Posted by: 井上孝司 | May 20, 2020 10:44 AM
現美新幹線みたいのだとセンター位置が分からず大変でしょうね。
ずっとずっと昔、銀塩カメラでブラウン管の画面写真を撮る仕事がありました。ブラウン管とレンズのセンターが完全に一致していないとファインダーで見た以上に台形に写ってしまうので位置決めには気を使っていました。モノが角丸とはいえ四角いので左右端が完全に同じピントであることで左右のセンターを確認していました(天地も同様)。調整が悪い画面は写ってるもののセンターと合ってないことがありましたが、それは撮影後にトリミングしていました。
Posted by: AL | May 21, 2020 04:46 AM
ブラウン管は真っ平らじゃない上に直線でもないから、中心線を見極めるのがさらに難しそう…
実は、現美新幹線は報道公開に行っています。12-16 号車は車内がみんな非対称なので、中心線に厳密にこだわる必要がなく、そういう意味では楽でした。
11 号車は普通の客室で、中央から撮った見通しと斜め方向から撮ったやつの両方を用意したのですが、編集部が採用したのは後者。なぜかというと、単純な一直線ではないジグザグな床のカーペットのラインは、斜めからの方が明瞭に見えたからです。たまには、こんなこともあります。
Posted by: 井上孝司 | May 21, 2020 06:19 PM
その昔、高齋正の小説で、レースを撮影するカメラマンが、記事のフォーマットから外れるけど画になる写真を撮って、いつか発表できるといいな、と考える場面があるんですが、それを連想。

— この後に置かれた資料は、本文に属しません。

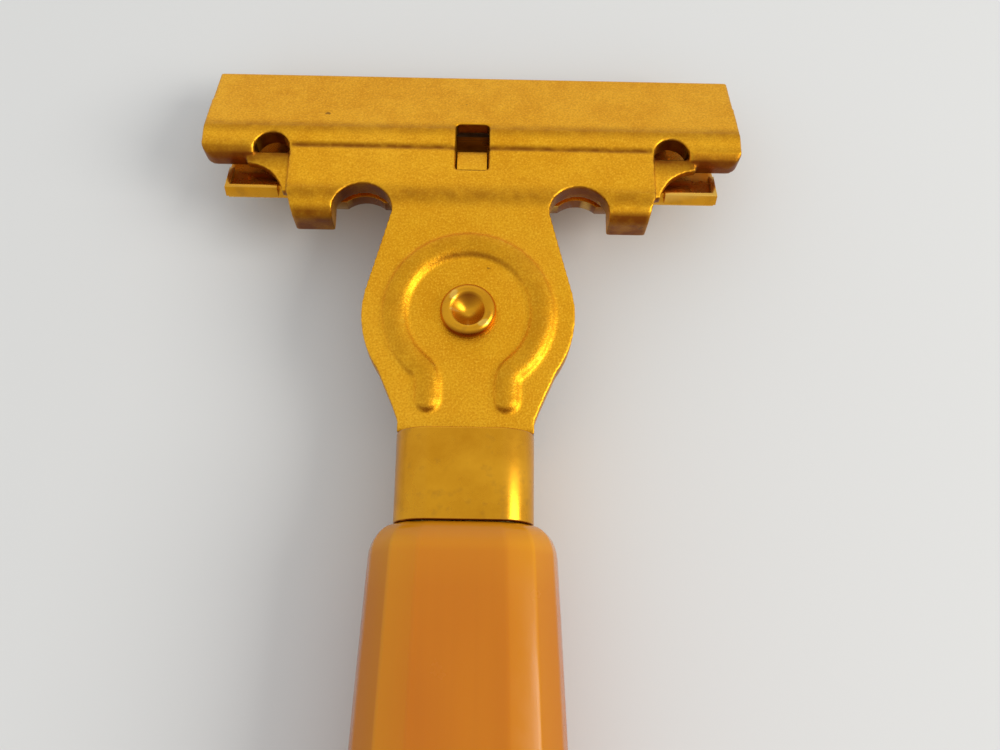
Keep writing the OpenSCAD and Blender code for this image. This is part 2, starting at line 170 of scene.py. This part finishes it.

Posted by: いーの | May 27, 2020 10:09 AM
まさに「こんなこともあろうかと思って」なんですよね。
これはどちらかというとレアケースだけど、平素から「これは仕事で要るかも知れない」といっていろいろ撮りためておき、それが何年も経ってから日の目を見る、という類の話はときどきあります。